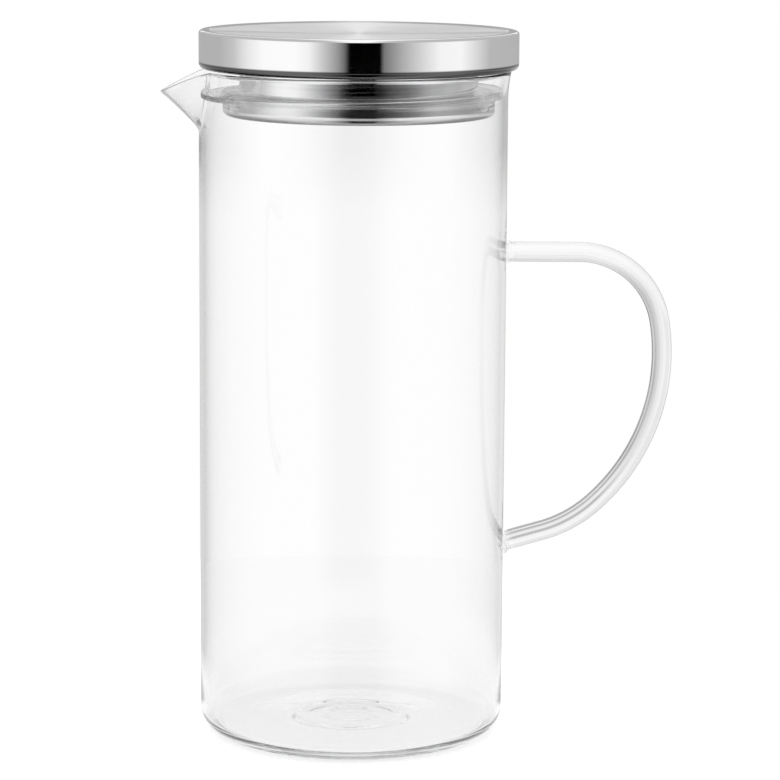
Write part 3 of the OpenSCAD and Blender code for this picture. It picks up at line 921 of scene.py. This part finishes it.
def make_floor():
    """Pale floor that stays white around the object's shadow."""
    mesh = bpy.data.meshes.new("floor")
    work = bmesh.new()
    bmesh.ops.create_circle(work, cap_ends=True, segments=96, radius=FLOOR_R)
    work.to_mesh(mesh)
    work.free()
    floor = bpy.data.objects.new("floor", mesh)
    floor.location.z = -FLOOR_DROP
    bpy.context.scene.collection.objects.link(floor)
    material = bpy.data.materials.new("pale_floor")
    material.use_nodes = True
    tree = material.node_tree
    tree.nodes.clear()
    t = Tree(tree)
    rays = t.add("ShaderNodeLightPath").outputs
    lit = t.add("ShaderNodeBsdfDiffuse", (FLOOR_TONE, FLOOR_TONE, FLOOR_TONE, 1))
    glow = t.add("ShaderNodeEmission", WHITE, t.math("MULTIPLY", rays["Is Camera Ray"], FLOOR_GLOW))
    bare = t.add("ShaderNodeAddShader", lit.outputs[0], glow.outputs[0])
    white = t.add("ShaderNodeEmission", WHITE, THROUGH_GLOW)
    through = t.add("ShaderNodeMixShader", THROUGH_GLOW_SHARE, lit.outputs[0], white.outputs[0])
    plain = t.add("ShaderNodeMixShader", rays["Is Transmission Ray"], bare.outputs[0], through.outputs[0])
    # Steel and glass mirror the floor only close to the foot, and further out the room
    beyond = fade(t, axis_radius(t), FOOT_GLOW_R, FLOOR_R / 2)
    near = t.add("ShaderNodeEmission", WHITE, 1.0)
    open_floor = t.add("ShaderNodeBsdfTransparent", WHITE)
    table = t.add("ShaderNodeMixShader", beyond, near.outputs[0], open_floor.outputs[0])
    both = t.add("ShaderNodeMixShader", was_mirrored(t), plain.outputs[0], table.outputs[0])
    t.link(both.outputs[0], t.add("ShaderNodeOutputMaterial").inputs["Surface"])
    mesh.materials.append(material)


BOX_DISTANCE, BOX_Z = 1.3, 0.25
BOX_H = 1.3
BOX_BRIGHTNESS = 1.0


def soft_light(name, direction, width):
    """A plain soft box at an angle from the camera's side, aimed at the lid."""
    lamp = bpy.data.lights.new(name, "AREA")
    lamp.shape = "RECTANGLE"
    lamp.size, lamp.size_y = width, BOX_H
    lamp.energy = BOX_BRIGHTNESS * math.pi * width * BOX_H
    light = bpy.data.objects.new(name, lamp)
    a = math.radians(direction)
    place_at = Matrix.Translation((BOX_DISTANCE * math.sin(a), -BOX_DISTANCE * math.cos(a), BOX_Z))
    light.matrix_world = place_at @ Matrix.Rotation(a, 4, "Z") @ Matrix.Rotation(math.pi / 2, 4, "X")
    light.visible_camera = False
    light.visible_glossy = False
    light.visible_transmission = False
    bpy.context.scene.collection.objects.link(light)


def make_lights():
    soft_light("soft_box_left", -58, 0.70)
    soft_light("soft_box_right", 73, 0.45)


def make_camera():
    lens = bpy.data.cameras.new("camera")
    lens.lens, lens.sensor_width = LENS_MM, SENSOR_MM
    camera = bpy.data.objects.new("camera", lens)
    camera.matrix_world = (Matrix.Translation([c * MM for c in CAMERA_PLACE])
                           @ Matrix.Rotation(math.radians(90 - CAMERA_PITCH), 4, "X")
                           @ Matrix.Rotation(math.radians(CAMERA_ROLL), 4, "Z"))
    bpy.context.scene.collection.objects.link(camera)
    bpy.context.scene.camera = camera


make_camera()
make_world()
make_floor()
make_lights()

make_glass_body(blown_glass())
make_handle(drawn_glass())
make_seal(silicone())
make_cap(cover_steel(), spun_steel())
make_liner(neck_steel())
make_pan(pan_steel())

scene = bpy.context.scene
scene.view_settings.view_transform = "Standard"
# Light goes to and fro inside the glass, so its paths may be long
scene.cycles.max_bounces = 40
scene.cycles.glossy_bounces = 24
scene.cycles.transmission_bounces = 32
scene.cycles.transparent_max_bounces = 64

▸ Problem to work on
From the data above, extract every line in its exact form.

▸ Solution for this exercise
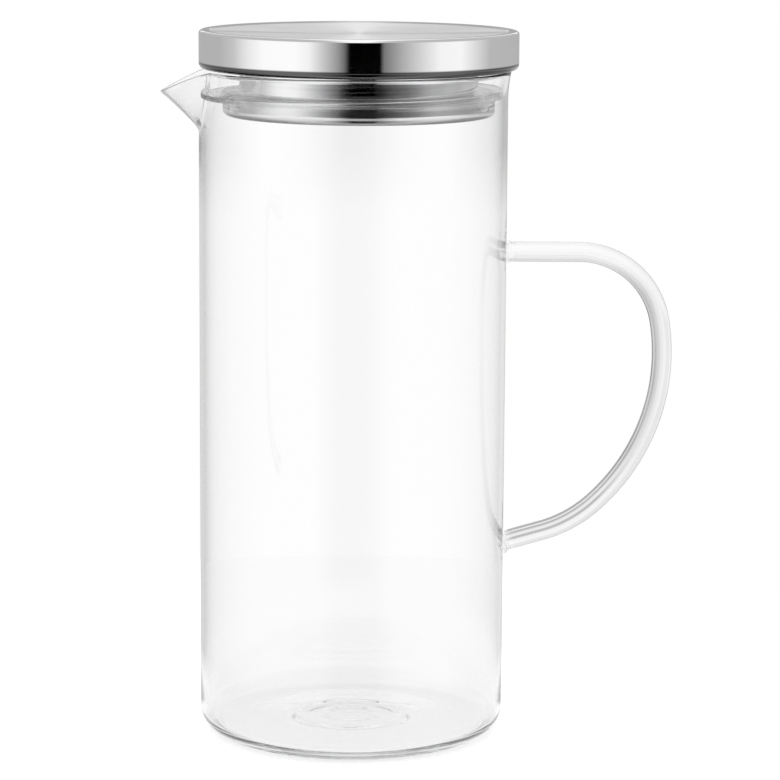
Write part 3 of the OpenSCAD and Blender code for this picture. It picks up at line 921 of scene.py. This part finishes it.
def make_floor():
    """Pale floor that stays white around the object's shadow."""
    mesh = bpy.data.meshes.new("floor")
    work = bmesh.new()
    bmesh.ops.create_circle(work, cap_ends=True, segments=96, radius=FLOOR_R)
    work.to_mesh(mesh)
    work.free()
    floor = bpy.data.objects.new("floor", mesh)
    floor.location.z = -FLOOR_DROP
    bpy.context.scene.collection.objects.link(floor)
    material = bpy.data.materials.new("pale_floor")
    material.use_nodes = True
    tree = material.node_tree
    tree.nodes.clear()
    t = Tree(tree)
    rays = t.add("ShaderNodeLightPath").outputs
    lit = t.add("ShaderNodeBsdfDiffuse", (FLOOR_TONE, FLOOR_TONE, FLOOR_TONE, 1))
    glow = t.add("ShaderNodeEmission", WHITE, t.math("MULTIPLY", rays["Is Camera Ray"], FLOOR_GLOW))
    bare = t.add("ShaderNodeAddShader", lit.outputs[0], glow.outputs[0])
    white = t.add("ShaderNodeEmission", WHITE, THROUGH_GLOW)
    through = t.add("ShaderNodeMixShader", THROUGH_GLOW_SHARE, lit.outputs[0], white.outputs[0])
    plain = t.add("ShaderNodeMixShader", rays["Is Transmission Ray"], bare.outputs[0], through.outputs[0])
    # Steel and glass mirror the floor only close to the foot, and further out the room
    beyond = fade(t, axis_radius(t), FOOT_GLOW_R, FLOOR_R / 2)
    near = t.add("ShaderNodeEmission", WHITE, 1.0)
    open_floor = t.add("ShaderNodeBsdfTransparent", WHITE)
    table = t.add("ShaderNodeMixShader", beyond, near.outputs[0], open_floor.outputs[0])
    both = t.add("ShaderNodeMixShader", was_mirrored(t), plain.outputs[0], table.outputs[0])
    t.link(both.outputs[0], t.add("ShaderNodeOutputMaterial").inputs["Surface"])
    mesh.materials.append(material)


BOX_DISTANCE, BOX_Z = 1.3, 0.25
BOX_H = 1.3
BOX_BRIGHTNESS = 1.0


def soft_light(name, direction, width):
    """A plain soft box at an angle from the camera's side, aimed at the lid."""
    lamp = bpy.data.lights.new(name, "AREA")
    lamp.shape = "RECTANGLE"
    lamp.size, lamp.size_y = width, BOX_H
    lamp.energy = BOX_BRIGHTNESS * math.pi * width * BOX_H
    light = bpy.data.objects.new(name, lamp)
    a = math.radians(direction)
    place_at = Matrix.Translation((BOX_DISTANCE * math.sin(a), -BOX_DISTANCE * math.cos(a), BOX_Z))
    light.matrix_world = place_at @ Matrix.Rotation(a, 4, "Z") @ Matrix.Rotation(math.pi / 2, 4, "X")
    light.visible_camera = False
    light.visible_glossy = False
    light.visible_transmission = False
    bpy.context.scene.collection.objects.link(light)


def make_lights():
    soft_light("soft_box_left", -58, 0.70)
    soft_light("soft_box_right", 73, 0.45)


def make_camera():
    lens = bpy.data.cameras.new("camera")
    lens.lens, lens.sensor_width = LENS_MM, SENSOR_MM
    camera = bpy.data.objects.new("camera", lens)
    camera.matrix_world = (Matrix.Translation([c * MM for c in CAMERA_PLACE])
                           @ Matrix.Rotation(math.radians(90 - CAMERA_PITCH), 4, "X")
                           @ Matrix.Rotation(math.radians(CAMERA_ROLL), 4, "Z"))
    bpy.context.scene.collection.objects.link(camera)
    bpy.context.scene.camera = camera


make_camera()
make_world()
make_floor()
make_lights()

make_glass_body(blown_glass())
make_handle(drawn_glass())
make_seal(silicone())
make_cap(cover_steel(), spun_steel())
make_liner(neck_steel())
make_pan(pan_steel())

scene = bpy.context.scene
scene.view_settings.view_transform = "Standard"
# Light goes to and fro inside the glass, so its paths may be long
scene.cycles.max_bounces = 40
scene.cycles.glossy_bounces = 24
scene.cycles.transmission_bounces = 32
scene.cycles.transparent_max_bounces = 64